Glenn: Except they didn’t have the new logo at the front of the movie itself.
Mike: Yes. That would have pissed off this crowd. And it will eventually. Say what you will about the swirl – and I already did that here on ComicMix – it looks great on the big screen. Which project is to be released next?
Glenn: I think it’s Superman: What So Funny About Truth, Justice, And The American Way? or The Dark Knight Returns. If you were a fan of Justice League Unlimited, particularly if you thought of it as Dwayne McDuffie’s Justice League, this was a satisfying capstone.
Mike: Except they didn’t have The Question.
Glenn: I’m sure if you pitched a Question animated series with Denny, you’d get a hearing.

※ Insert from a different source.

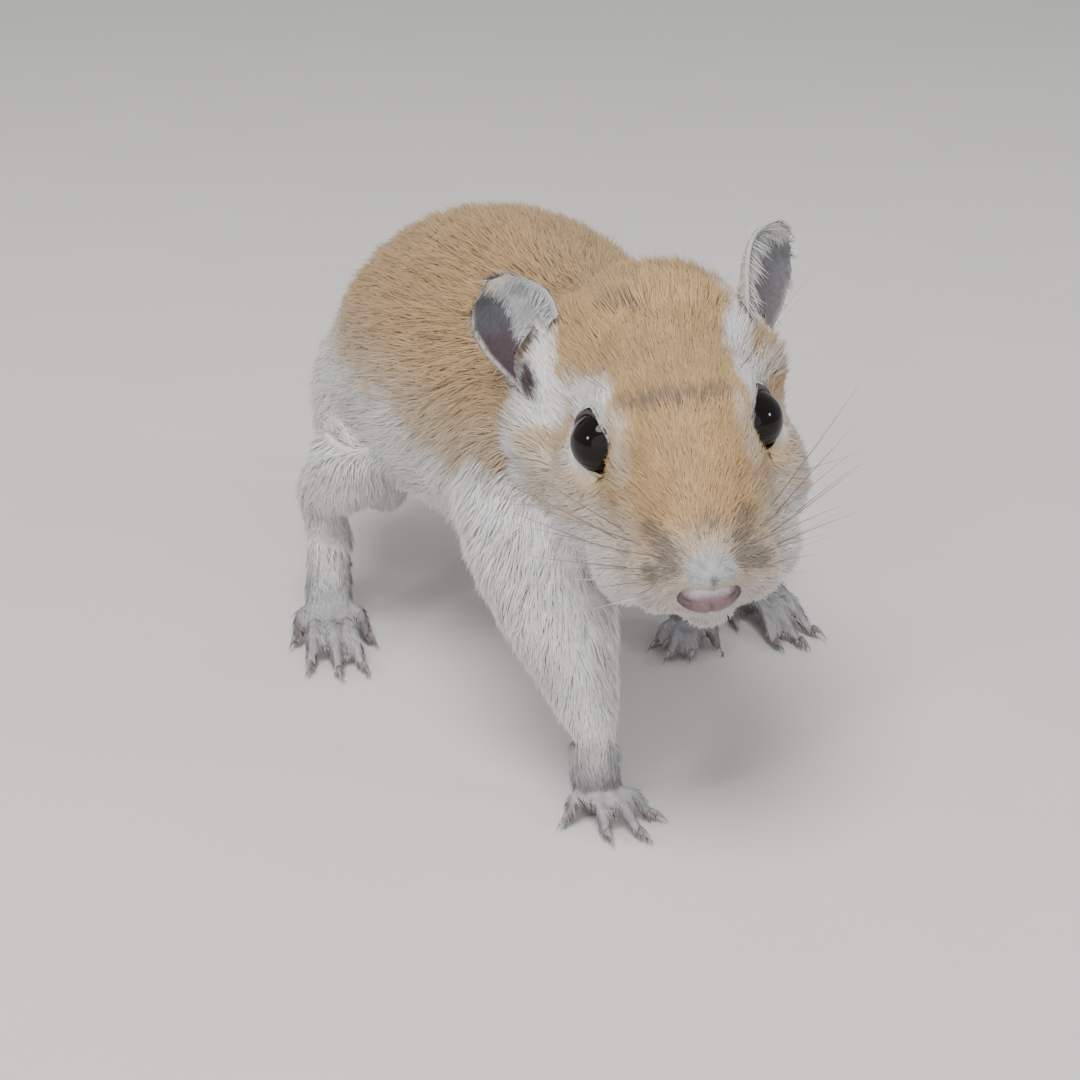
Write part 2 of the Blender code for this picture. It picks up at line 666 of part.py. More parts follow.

Mike: Been there, done that. Although when Denys Cowan was doing all that animation work for BET … you know, like The Black Panther … that would have been fun. I hope they get Nick Lowe to write the theme song for the Superman D2DVD. After all, it’s a twist on his line.
Glenn: So what did you think of Justice League: Doom? Good beat, can you dance to it?
Mike: I recommend Justice League: Doom, to be sure. Not the best of the bunch, but absolutely fine with truly great elements. It’s easily worth the Blu-Ray price.
Glenn: The one thing that would make this better is if it was the season opener for the renewed Justice League cartoon. As it is, it’s great to visit with old friends again.
Justice League: Doom. An original animated movie from Warner Home Video on Blu-Ray and DVD to be released Tuesday, February 28 2012. $24.98 SRP.
Executive producers – Bruce Timm and Sam Register. Producers – Alan Burnett and Lauren Montgomery. Director – Lauren Montgomery. Voice Director and casting –Andrea Romano. Writer – Dwayne McDuffie. Based on JLA: Tower of Babel by Mark Waid, Dan Curtis Johnson, Howard Porter, and Drew Geraci.
Starring Kevin Conroy as Batman, Tim Daly as Superman, Susan Eisenberg as Wonder Woman, Nathan Fillion as Green Lantern, Michael Rosenbaum as The Flash, Carl Lumbly as Martian Manhunter, Bumper Robinson as Cyborg, Phil Morris as Vandal Savage, Claudia Black as the Cheetah, Alexis Denisof as Mirror Master, Olivia d’Abo as Star Sapphire, Carlos Alazraqui as Bane, and Paul Blackthorne as Metallo.